Carlos Saura Challenge, Part 2: Llanto por un bandido / Lament for a Bandit (1964)

Director: Carlos Saura
Screenplay: Carlos Saura and Mario Camus
Cast: Francisco Rabal, Lea Massari, Lino Ventura, Philippe Leroy, Manuel Zarzo, Agustín González, Fernando Sánchez Polack
Synopsis: 19th century Spain. The Spanish people have expelled the French but now have to deal with the unjust Fernando VII in their stead. A group of bandits led by ‘El Tempranillo’ garner a Robin Hood-like reputation by robbing only the rich, dealing fairly with normal people, and continuing to defy the King.

Link: My original post on the film, on the old version of the blog.

The reception of Los golfos had demonstrated that depicting the Spanish here-and-now was a sensitive issue with the dictatorship’s censors, but if Saura thought that delving into historical drama might allow him some leeway, he was mistaken: Llanto por un bandido (1964) was heavily cut. The opening sequence in particular has been mangled so heavy-handedly that I thought my DVD had jumped a chapter. Here Saura mischievously used playwright Antonio Buero Vallejo (who deployed symbolism in his own work to criticise the Franco regime) as the town-crier, while Luis Buñuel (persona non grata in Spain at this point due to Viridiana (1961)) cameos as an executioner preparing to execute the condemned men by garrotting.

Whether because of the gaps left by the ‘editing’ or my own lack of familiarity with the historical period, I didn’t really pick up on the political subtext with which Saura apparently imbued this tale of a bandit (‘El Tempranillo’, played by Paco Rabal) who acquires a certain level of political consciousness when he comes into contact with a fugitive liberal – the argument for ideological commitment was seen as provocative. To be honest, I took his defiance of the King to be your normal bandit behaviour rather than an indication of solidarity with the Constitutionalists – the character is generally a bit of a thuggish arsehole, so the association seemed to be one of expedience as opposed to ideological inclination.

Overall, it’s not really my sort of film – I also haven’t rewatched it since my original run of the Carlos Saura Challenge, and there isn’t much about it that has stuck with me.
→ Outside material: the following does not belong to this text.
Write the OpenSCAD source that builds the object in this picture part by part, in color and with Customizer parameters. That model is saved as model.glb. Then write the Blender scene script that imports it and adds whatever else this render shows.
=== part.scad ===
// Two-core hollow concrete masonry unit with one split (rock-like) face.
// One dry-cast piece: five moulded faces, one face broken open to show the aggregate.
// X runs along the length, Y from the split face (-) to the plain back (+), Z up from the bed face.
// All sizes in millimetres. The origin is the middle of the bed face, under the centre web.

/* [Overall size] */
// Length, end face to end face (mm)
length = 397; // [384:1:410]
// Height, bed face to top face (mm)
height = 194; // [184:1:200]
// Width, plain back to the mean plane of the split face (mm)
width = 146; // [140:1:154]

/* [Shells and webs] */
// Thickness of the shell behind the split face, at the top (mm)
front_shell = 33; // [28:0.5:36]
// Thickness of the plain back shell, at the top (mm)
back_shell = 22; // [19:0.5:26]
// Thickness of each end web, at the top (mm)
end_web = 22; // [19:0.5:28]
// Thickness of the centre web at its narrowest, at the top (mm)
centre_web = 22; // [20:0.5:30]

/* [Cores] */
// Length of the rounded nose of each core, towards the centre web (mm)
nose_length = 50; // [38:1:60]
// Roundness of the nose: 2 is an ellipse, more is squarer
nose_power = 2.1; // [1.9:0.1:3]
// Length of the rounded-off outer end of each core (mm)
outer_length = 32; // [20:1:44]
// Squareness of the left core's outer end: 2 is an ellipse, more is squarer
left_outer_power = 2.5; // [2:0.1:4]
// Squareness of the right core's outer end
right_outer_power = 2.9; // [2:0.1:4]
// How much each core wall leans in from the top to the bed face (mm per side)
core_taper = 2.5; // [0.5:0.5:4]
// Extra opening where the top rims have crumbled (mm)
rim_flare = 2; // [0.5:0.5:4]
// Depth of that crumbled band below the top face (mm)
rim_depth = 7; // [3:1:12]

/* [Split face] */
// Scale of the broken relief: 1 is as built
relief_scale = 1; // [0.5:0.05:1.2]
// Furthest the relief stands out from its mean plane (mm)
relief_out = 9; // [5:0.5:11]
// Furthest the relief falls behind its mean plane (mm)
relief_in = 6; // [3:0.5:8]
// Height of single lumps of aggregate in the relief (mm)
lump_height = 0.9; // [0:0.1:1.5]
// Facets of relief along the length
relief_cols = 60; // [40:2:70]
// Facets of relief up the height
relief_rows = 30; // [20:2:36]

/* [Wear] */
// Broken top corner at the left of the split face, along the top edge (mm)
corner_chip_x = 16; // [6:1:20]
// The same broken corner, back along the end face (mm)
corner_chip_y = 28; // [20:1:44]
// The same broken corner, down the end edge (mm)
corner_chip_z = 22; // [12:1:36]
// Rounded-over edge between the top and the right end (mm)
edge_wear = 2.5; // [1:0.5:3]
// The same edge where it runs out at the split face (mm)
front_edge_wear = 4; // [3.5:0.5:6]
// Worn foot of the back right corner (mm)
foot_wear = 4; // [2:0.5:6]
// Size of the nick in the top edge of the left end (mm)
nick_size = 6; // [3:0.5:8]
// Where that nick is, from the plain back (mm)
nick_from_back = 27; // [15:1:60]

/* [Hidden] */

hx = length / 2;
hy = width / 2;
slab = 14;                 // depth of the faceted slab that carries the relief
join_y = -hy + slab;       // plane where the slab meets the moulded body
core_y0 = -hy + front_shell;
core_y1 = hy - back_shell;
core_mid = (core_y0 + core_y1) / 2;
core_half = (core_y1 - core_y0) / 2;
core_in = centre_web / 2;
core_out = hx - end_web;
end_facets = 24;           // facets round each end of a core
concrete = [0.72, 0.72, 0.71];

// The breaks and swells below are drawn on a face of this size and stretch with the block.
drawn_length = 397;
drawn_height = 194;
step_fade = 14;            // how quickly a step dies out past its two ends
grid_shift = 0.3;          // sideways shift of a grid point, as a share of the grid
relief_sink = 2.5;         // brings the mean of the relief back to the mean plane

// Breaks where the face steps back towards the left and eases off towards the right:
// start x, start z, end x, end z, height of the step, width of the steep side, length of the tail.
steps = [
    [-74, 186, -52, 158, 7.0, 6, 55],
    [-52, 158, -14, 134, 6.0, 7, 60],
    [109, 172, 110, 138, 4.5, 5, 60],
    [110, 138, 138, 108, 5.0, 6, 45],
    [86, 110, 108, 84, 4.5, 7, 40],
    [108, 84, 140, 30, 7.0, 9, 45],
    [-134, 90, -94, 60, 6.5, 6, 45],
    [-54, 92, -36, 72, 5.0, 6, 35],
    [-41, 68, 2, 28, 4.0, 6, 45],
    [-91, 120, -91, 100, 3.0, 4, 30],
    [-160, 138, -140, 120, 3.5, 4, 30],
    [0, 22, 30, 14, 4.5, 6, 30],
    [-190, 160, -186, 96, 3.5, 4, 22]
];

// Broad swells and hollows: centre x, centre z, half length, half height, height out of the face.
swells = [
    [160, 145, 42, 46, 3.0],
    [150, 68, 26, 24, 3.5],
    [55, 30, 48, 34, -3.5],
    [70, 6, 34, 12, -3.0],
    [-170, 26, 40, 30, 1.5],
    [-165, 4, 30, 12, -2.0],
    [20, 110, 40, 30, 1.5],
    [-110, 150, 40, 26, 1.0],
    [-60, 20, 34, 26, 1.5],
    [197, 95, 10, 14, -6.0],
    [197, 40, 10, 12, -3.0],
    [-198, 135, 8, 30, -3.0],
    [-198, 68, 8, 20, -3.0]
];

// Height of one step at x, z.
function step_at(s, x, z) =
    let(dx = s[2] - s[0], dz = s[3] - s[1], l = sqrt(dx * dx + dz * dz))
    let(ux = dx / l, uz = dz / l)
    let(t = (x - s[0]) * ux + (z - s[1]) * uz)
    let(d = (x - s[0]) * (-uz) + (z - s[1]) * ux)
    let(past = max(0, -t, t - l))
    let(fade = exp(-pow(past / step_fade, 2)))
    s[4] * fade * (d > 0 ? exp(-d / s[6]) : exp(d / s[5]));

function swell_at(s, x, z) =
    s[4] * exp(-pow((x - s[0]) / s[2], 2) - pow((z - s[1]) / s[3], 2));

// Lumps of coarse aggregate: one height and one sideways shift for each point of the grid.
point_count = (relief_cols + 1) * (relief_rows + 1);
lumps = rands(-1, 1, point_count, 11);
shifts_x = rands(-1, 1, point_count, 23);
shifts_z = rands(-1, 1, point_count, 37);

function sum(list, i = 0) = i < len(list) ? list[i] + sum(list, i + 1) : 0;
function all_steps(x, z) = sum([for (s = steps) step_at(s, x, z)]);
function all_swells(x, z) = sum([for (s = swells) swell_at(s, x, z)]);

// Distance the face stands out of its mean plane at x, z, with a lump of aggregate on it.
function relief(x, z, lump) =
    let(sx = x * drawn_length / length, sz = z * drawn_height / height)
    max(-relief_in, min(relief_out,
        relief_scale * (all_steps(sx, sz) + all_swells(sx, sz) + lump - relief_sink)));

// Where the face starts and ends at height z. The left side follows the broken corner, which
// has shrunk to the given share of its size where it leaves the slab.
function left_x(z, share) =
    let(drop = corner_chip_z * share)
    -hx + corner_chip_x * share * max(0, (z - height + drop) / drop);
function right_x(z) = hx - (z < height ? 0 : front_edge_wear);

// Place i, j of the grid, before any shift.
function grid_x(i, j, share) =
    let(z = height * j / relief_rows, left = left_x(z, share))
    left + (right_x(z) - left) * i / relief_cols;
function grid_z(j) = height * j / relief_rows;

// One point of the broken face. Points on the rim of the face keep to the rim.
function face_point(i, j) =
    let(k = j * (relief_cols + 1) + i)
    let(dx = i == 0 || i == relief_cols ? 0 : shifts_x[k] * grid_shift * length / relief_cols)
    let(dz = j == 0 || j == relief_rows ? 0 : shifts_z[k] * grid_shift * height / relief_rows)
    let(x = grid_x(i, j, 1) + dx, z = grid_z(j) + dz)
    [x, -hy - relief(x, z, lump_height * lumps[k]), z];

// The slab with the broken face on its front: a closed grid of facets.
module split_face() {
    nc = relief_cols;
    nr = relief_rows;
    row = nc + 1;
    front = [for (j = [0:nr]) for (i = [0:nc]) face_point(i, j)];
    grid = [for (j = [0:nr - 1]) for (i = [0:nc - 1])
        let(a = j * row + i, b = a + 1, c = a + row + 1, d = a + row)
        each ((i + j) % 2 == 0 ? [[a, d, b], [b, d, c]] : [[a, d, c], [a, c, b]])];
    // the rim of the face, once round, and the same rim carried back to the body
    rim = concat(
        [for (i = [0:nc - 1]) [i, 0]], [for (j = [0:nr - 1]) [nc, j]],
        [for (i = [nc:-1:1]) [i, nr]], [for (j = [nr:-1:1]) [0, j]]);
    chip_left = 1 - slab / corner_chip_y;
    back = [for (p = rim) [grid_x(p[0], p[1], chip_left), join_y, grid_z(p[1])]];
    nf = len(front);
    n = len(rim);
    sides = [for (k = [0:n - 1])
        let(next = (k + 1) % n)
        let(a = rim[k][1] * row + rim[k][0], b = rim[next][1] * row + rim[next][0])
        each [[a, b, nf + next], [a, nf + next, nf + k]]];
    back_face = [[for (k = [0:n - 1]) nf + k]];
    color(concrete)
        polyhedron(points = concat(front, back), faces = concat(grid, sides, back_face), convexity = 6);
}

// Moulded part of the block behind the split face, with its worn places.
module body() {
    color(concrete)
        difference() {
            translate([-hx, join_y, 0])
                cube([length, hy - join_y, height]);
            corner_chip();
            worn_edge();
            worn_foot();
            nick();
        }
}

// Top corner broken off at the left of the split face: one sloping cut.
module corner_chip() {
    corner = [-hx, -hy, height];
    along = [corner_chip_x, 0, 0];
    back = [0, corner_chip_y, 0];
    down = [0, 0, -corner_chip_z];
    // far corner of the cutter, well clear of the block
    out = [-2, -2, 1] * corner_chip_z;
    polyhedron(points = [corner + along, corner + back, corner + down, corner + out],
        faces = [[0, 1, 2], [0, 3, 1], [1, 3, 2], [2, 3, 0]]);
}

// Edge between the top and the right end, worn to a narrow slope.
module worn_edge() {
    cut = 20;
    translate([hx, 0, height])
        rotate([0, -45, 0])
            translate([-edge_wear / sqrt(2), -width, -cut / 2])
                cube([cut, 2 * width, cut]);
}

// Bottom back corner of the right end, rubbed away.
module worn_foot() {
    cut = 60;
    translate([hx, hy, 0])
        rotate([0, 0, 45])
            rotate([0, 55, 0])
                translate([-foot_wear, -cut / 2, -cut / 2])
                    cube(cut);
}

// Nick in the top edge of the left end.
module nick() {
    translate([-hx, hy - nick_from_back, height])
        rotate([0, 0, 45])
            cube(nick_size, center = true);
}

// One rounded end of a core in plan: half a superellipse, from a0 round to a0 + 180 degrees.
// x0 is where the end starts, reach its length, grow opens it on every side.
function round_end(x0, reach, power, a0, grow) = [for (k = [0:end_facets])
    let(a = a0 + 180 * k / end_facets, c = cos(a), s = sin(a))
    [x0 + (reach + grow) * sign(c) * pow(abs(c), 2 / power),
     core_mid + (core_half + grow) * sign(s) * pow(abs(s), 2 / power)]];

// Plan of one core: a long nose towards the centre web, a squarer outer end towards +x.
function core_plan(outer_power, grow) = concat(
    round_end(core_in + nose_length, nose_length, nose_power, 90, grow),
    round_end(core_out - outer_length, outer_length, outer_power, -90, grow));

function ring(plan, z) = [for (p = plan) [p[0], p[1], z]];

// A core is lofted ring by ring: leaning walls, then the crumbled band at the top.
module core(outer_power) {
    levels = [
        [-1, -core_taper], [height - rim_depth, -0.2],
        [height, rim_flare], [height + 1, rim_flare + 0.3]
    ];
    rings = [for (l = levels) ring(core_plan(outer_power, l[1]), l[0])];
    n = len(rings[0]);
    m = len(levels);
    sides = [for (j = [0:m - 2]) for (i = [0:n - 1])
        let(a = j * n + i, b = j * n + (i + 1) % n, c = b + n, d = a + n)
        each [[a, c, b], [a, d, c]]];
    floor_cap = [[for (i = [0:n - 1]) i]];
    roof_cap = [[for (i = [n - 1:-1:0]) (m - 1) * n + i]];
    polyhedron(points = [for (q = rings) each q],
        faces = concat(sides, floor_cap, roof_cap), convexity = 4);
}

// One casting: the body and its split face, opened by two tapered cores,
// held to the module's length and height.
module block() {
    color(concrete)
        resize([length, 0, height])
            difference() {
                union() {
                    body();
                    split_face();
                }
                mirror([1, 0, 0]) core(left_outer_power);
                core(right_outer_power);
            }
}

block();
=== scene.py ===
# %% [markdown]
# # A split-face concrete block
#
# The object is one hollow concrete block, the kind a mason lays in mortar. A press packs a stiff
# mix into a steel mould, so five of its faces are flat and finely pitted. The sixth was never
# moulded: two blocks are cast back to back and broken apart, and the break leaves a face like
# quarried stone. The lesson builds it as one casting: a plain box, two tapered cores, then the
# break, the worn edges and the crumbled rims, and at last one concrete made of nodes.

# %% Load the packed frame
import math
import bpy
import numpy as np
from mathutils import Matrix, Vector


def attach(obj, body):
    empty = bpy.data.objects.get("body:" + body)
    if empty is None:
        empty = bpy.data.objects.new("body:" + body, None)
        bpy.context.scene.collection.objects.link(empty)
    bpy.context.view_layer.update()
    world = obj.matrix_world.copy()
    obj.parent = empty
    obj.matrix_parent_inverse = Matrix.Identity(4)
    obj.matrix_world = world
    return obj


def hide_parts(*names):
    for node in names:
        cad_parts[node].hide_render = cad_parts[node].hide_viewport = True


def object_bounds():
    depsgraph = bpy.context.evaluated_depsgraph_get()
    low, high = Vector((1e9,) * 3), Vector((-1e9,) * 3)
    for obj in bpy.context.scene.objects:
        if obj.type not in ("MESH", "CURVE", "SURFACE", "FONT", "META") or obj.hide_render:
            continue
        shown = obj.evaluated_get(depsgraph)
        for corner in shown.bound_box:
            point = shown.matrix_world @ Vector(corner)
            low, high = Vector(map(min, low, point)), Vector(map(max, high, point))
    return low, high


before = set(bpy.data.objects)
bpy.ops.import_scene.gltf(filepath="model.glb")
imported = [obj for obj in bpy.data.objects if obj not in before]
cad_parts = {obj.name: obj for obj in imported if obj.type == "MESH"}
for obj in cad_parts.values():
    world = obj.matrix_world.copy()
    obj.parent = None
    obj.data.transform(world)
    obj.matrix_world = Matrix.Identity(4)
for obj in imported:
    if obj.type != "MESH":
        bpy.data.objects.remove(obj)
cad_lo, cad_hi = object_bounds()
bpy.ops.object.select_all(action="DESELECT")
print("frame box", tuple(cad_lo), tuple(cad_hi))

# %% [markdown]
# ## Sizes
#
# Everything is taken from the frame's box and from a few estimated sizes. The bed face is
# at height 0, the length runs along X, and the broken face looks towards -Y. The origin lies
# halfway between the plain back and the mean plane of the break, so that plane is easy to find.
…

However – aside from providing Saura with additional impetus to be more oblique when presenting politically contentious perspectives – there are a number of elements that are significant in terms of how Saura’s cinematic style developed. Saura’s evident eye for painterly allusions and compositions – which José Arroyo highlights in a post on the film – can be seen most obviously in the homage to Goya’s Duelo a garrotazos / Fight with Cudgels in the fight sequence between Rabal (who several decades later would play the artist for Saura in Goya en Burdeos (1999)) and Lino Ventura where, buried up to their knees, they batter each other with branches. There is also already a distinctive use of music. This is manifested in the way that sequences are either cut to the music or actions on camera are timed to follow the rhythm of the music (for example, in the Rabal/Ventura fight scene their blows fall in time) in a way that seems unusual (to me) for the time. But it is also very striking that the music is often diagetic, i.e. we see the music being performed onscreen within the scene, emphasising musical performance (and specifically the performance of traditional forms of music from Spain, most obviously flamenco) in a way that would become one of the director’s trademarks.